As a senator, Biden championed harsh anti-drug laws in the 1980s and wrote the 
omnibus 1994 crime bill that passed during the racist hysteria over crack 
cocaine and other drugs. The 1994 crime bill has a complicated legacy on its 
own, but taken together, this suite of federal legislation contributed to the 
acceleration of mass incarceration in the United States, which has imprisoned 
more of its population than any other nation since 2002.

“As the lead author of the 1994 Crime Bill and a major supporter of a number of 
bills in the 1980s, all of which have severely harmed Black, Brown, Indigenous, 
and poorly resourced communities around the country for a generation, you have 
a moral and social obligation to repair these harms inflicted on our 
communities,” the letter to Biden reads.

DaMareo remembers growing up in a Black community that was heavily policed for 
crack cocaine at the time. Young people disappeared into the prison system for 
years. His teenage cousins were labeled “superpredators,” a media myth based on 
extremely racist tropes that significantly harmed an entire generation of Black 
youth. Corporate media and politicians spread anti-Black myths about “crack 
babies” and “welfare queens” that have been resoundingly debunked.

In the 1980s and 1990s, DaMareo said, police and policy makers saw Black and 
Latino people who used crack as “human trash” — both criminal and disposable. 
Today the most stigmatized drugs on the street are synthetics such as fentanyl 
that reach far beyond urban markets, and white users have disproportionately 
benefited from policies that treat addiction more like a medical issue rather 
than a crime.

Ahead of his presidential run in 2019, Biden apologized to the civil rights 
community for his tough-on-crime stances during the 1980s and 1990s.

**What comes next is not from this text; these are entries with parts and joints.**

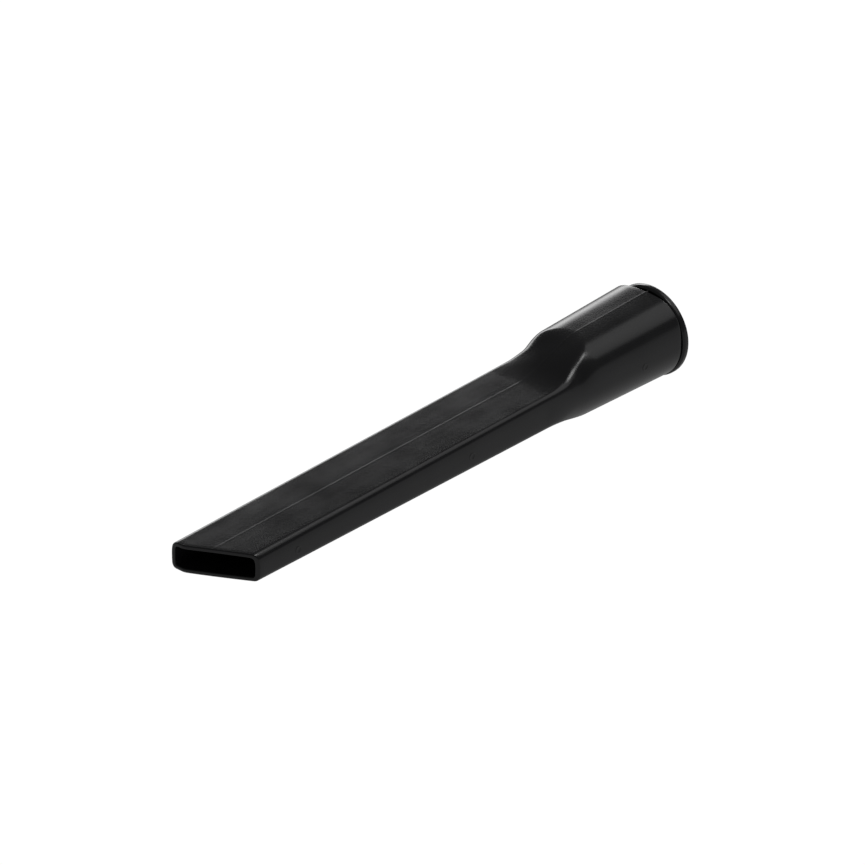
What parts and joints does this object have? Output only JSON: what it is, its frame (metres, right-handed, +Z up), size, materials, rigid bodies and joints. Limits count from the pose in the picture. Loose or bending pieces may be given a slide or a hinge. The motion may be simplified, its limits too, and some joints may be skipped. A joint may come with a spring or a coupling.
{
  "type": "vacuum crevice tool",
  "caption": "Black plastic crevice tool for a vacuum cleaner: flat hollow blade with a slanting mouth, scooped into a round push-on socket with an end ring.",
  "frame": {"origin": "centre of the socket's open end", "axes": "+Y along the socket's axis, out of its open end; +Z up, square to the blade's flat faces; the blade points along -Y"},
  "size_m": [0.042, 0.28, 0.042],
  "materials": {
    "body_plastic": "semi-gloss moulded, black",
    "ring_plastic": "semi-gloss moulded, black"
  },
  "bodies": {
    "root": {"left_shell": "body_plastic", "right_shell": "body_plastic", "end_ring": "ring_plastic"}
  },
  "joints": []
}
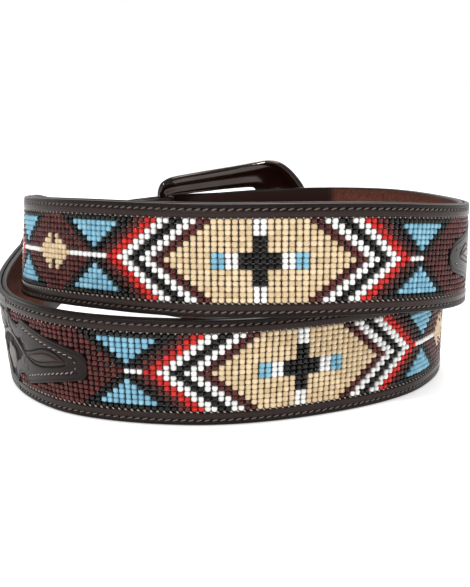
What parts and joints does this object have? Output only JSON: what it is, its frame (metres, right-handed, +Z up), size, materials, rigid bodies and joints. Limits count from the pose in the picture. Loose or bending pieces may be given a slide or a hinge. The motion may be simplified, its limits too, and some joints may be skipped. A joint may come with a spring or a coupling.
{
  "type": "beaded belt",
  "caption": "Leather belt with a loomed seed-bead inlay, tooled tongued billets and a metal frame buckle, fastened and doubled into a coil standing on edge.",
  "frame": {"origin": "middle of the coil's extent in plan, on the surface it rests on", "axes": "+Z up, across the belt's width; -Y towards the side where the upper turn crosses over the lower one, opposite the buckle; +X to the right seen from there"},
  "size_m": [0.1882, 0.1934, 0.0789],
  "materials": {
    "strap_leather": "matte rough flesh side",
    "face_leather": "satin dark brown, tooled and stitched",
    "seed_beads": "glossy",
    "buckle_metal": "polished dark metal",
    "thread": "twisted sewing and weaving thread, not in the solids"
  },
  "bodies": {
    "root": {"strap": "strap_leather", "border_upper": "face_leather", "border_lower": "face_leather", "bead_panel": "seed_beads", "billet_buckle_end": "face_leather", "billet_tip_end": "face_leather", "buckle_frame": "buckle_metal", "prong": "buckle_metal"}
  },
  "joints": []
}
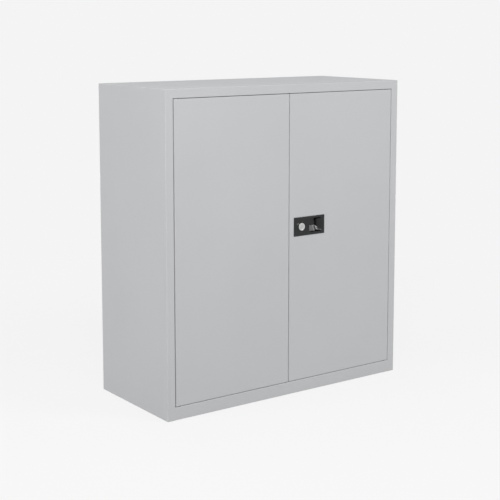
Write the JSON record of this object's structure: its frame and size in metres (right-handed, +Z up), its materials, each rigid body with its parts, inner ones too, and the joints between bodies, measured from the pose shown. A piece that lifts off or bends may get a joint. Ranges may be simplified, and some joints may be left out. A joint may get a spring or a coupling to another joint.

The 
anti-drug laws of the time mandated tougher sentences for crack cocaine than 
powder cocaine, creating massive racial disparities in sentencing. Biden 
admitted it was the wrong approach.

“Our president now knows more about addiction and substance abuse and how that 
leads to criminal activity,” DaMareo said. “He knows more because we all know 
more now, and we are saying, you know better so do better.”

Neil Berry, a community advocate with VOCAL-NY, became an activist after he was 
wrongfully convicted of a crime in 1988 and served eight years in a New York 
state prison. Berry, who is Black, met other men in prison who were convicted 
of crimes they did not commit and fought their cases until all legal options 
ran out.

“I was locked up with guys who had wrongful convictions, and they had been in 
there 20 or 30 years,” Berry said in an interview. “There was no pathway to 
exoneration, and some of them are still in there.”

Berry was incarcerated at the height of the “war on drugs” and described 
meeting people who were serving 20 to 30 years for selling marijuana, for 
example. Others are still serving long sentences into old age despite finding 
“redemption and rehabilitation” through community organizing both inside and 
outside of prison.
Berry is now the champion of the Challenging Wrongful Convictions Act in New 
York, a bill that would establish a right to counsel for wrongful conviction 
claims and allow defendants to bring new evidence — including DNA evidence — to 
court post-conviction. Currently, state law makes it nearly impossible to 
challenge a wrongful conviction, Berry said, so the bill aims to change that.
The bill was passed by the state legislature and must be signed by Gov. Kathy 
Hochul, a Democrat, by the end of the year to become law.

Even if Hochul signs the bill, innocent prisoners will still have to fight for 
their freedom in court. Berry said the clearest path to exoneration will always 
be clemency granted by a governor or president with a pardon or commuted 
sentence. Berry called on Biden to extend the same compassion he has for Hunter 
to other families.

“He pardoned his own son, I can see the love there, but that is like a slap in 
the face for so many people who are fighting through the court system,” Berry 
said. “There are so many people who are so deserving.”